By Mylika Scatliffe
AFRO Women’s Health Writer
In March 2017 Jacqueline Eugenia Crest, known as “Jackie” to loved ones, was diagnosed with a form of Stage 4 metastatic lung cancer, most often seen in lifelong smokers and Asian women. She was neither. That night in March 2017, her doctors told her husband to gather her children and loved ones to say final good-byes. Her youngest son, thousands of miles away from her Baltimore hospital bed in Honolulu, Hawaii was on a plane within two hours of receiving the urgent text message. Later that night, Crest was calm, lucid, and alert, telling her steady stream of visitors, “I don’t know why the doctors told y’all to come here, I’m not dying.”
Lung cancer is a sneaky, insidious disease. It’s the second most common cancer, but one of the hardest to detect since you can’t see or feel the lungs. It usually isn’t diagnosed until it causes symptoms that don’t usually occur until the cancer has become quite advanced. Crest was a hairstylist and had always been relatively healthy until she fainted one day while working. She went to the hospital, had a brain scan and all was ok. Until it happened again some weeks or months later. After additional scans and tests she was given the cancer diagnosis and told the cancer had spread throughout her body to her brain, liver and bones. The doctors said Crest likely would not live through that March night. Stage 4 metastatic lung cancer has about a 7% five-year survival rate. Crest would go on to live another 4 years and one month after the doctors gave her 24 hours to live.

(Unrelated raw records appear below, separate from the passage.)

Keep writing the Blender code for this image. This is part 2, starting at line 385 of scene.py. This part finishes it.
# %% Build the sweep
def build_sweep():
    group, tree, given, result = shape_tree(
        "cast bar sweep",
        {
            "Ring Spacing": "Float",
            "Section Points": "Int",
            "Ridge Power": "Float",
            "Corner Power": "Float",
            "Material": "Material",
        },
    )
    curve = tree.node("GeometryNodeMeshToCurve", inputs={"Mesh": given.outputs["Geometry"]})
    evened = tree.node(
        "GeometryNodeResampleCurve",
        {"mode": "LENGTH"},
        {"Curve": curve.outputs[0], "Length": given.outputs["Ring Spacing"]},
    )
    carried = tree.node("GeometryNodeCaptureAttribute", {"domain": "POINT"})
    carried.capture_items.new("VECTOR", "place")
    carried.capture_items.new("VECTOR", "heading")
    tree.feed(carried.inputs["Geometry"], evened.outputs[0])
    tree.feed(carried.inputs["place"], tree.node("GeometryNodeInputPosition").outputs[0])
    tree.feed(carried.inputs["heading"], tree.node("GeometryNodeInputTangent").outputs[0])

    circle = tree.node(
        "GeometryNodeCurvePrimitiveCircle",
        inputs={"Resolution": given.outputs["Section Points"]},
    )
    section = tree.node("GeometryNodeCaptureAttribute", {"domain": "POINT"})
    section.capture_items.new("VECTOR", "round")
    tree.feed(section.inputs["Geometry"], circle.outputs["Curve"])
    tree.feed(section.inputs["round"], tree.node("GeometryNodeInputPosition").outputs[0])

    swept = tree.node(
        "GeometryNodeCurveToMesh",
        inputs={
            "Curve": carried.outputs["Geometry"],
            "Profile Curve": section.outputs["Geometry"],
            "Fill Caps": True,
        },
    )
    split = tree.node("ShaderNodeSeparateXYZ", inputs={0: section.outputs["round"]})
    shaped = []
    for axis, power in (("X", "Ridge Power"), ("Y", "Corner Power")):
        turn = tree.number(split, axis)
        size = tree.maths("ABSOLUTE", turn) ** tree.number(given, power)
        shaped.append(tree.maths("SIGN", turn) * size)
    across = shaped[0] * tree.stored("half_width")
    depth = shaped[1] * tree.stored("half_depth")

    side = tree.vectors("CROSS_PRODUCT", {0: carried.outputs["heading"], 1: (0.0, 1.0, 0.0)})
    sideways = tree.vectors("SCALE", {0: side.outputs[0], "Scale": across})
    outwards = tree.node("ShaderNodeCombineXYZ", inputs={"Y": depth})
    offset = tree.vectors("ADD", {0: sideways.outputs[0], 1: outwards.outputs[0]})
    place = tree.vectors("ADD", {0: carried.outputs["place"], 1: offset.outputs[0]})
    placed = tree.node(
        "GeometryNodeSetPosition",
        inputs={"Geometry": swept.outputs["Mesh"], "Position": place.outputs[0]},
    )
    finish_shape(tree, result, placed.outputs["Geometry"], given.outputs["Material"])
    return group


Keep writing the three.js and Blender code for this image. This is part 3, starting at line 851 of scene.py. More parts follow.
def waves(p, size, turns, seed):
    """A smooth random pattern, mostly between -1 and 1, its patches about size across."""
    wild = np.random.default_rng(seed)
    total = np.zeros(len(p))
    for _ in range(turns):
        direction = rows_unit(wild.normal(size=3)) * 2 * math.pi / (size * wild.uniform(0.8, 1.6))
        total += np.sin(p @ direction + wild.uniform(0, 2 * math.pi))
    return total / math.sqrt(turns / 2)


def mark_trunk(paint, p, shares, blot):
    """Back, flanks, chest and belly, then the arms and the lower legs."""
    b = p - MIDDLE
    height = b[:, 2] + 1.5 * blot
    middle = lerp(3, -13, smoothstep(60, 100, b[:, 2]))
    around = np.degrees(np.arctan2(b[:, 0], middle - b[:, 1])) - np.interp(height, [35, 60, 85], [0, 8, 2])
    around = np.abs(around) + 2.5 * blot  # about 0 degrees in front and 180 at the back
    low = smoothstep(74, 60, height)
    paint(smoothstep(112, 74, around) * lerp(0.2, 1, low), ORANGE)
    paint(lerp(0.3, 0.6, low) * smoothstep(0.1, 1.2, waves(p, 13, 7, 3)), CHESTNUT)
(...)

One doesn’t have to be blinded by science to know lung cancer is a beastly thing. Such widespread metastasis is painful, yet Crest didn’t complain much. Her two eldest children, Brandon Sampson and Crystal Marvin, said they realized later how much she downplayed the pain she was experiencing in order to spare her loved ones worry. She may have downplayed her struggles, but Crest dealt with pain from the widespread metastasis, mini strokes, blindness in one eye, chest pain from her lungs filling with fluid and shortness of breath.
Crest had many talents, one of which was writing. She especially loved writing poetry even as a girl. She also had, more importantly to her, a deep, unwavering faith and love for God. She always knew she wanted to write a book to share and teach about her faith and inspire others to overcome the stressors of life by drawing closer to God, even while she was dealing with her illness. “My mother wanted the world to see her as one of God’s vessels,” said Marvin. Sampson recalled, “She would keep notes in her iPhone so that when she was ready to write the book, she would stay true to her ideas.”
As she grew sicker, she became more determined to finish the book. “She had a deep faith, we all did because that’s what my mother taught us; but she was facing her mortality, and we all had to deal with the reality of what was about to happen,” said Sampson. With a sense of urgency, Crest began writing the book in August 2020. She was able to complete it, even though she did not live to see it published.
On January 4 of this year, what would have been Crest’s 58th birthday, her children celebrated her legacy with the book launch and release of Overwhelmed? Overcome! Overflow! on a Facebook page named Jacqueline Eugenia. This page was developed by her children in order to honor her legacy and for as many people as possible to be inspired by Jacqueline Eugenia’s faith.
After hearing her story, you might think the book is just about her journey with lung cancer. According to her children, Crest’s desire was to share with as many people as possible how she was able to overcome the stressors of this world. She drew on not only her cancer fight, but her entire life experiences, even those as a young girl. In the book preface Crest said, “My goal in writing this book is to impact each of you in such a way that you will be free of the ‘Exhausting Force’ called stress!”
Crest lived her life in such a way that people would see God’s love shine right through her. She was not ashamed of her faith, and more importantly she wanted to share it with as many people as possible. She wanted to inspire others to draw closer to and rely on God. The book describes situations beginning from Crest’s childhood that caused stress. From being bullied because of her height, intelligence, and favor with teachers to starting high school, her brief college career, cosmetology school, finding a job, and surviving a bad economy. The book begins with the definition of stress and how it overwhelms us. Next, she uses scripture references to offer guidance on maintaining peace to overcome stress and finally scripture references for “walking in the overflow.”
She’s careful to admonish the reader that life has struggles, disappointments, and obstacles and that she was not exempt from experiencing any of them. Crest wanted to convey that through prayer and relying on God anyone can live a life of overflow without being overwhelmed.
If you ask anyone to describe Jackie, you will hear words and phrases like “kind,” “sweet”, “genuine,” “had a light about her that drew people to her,” “she walked the walk, didn’t just talk about it.”
She once said, “If the Lord sees fit to use little old me from Sequoia Avenue so others will see Him, then His will be done.”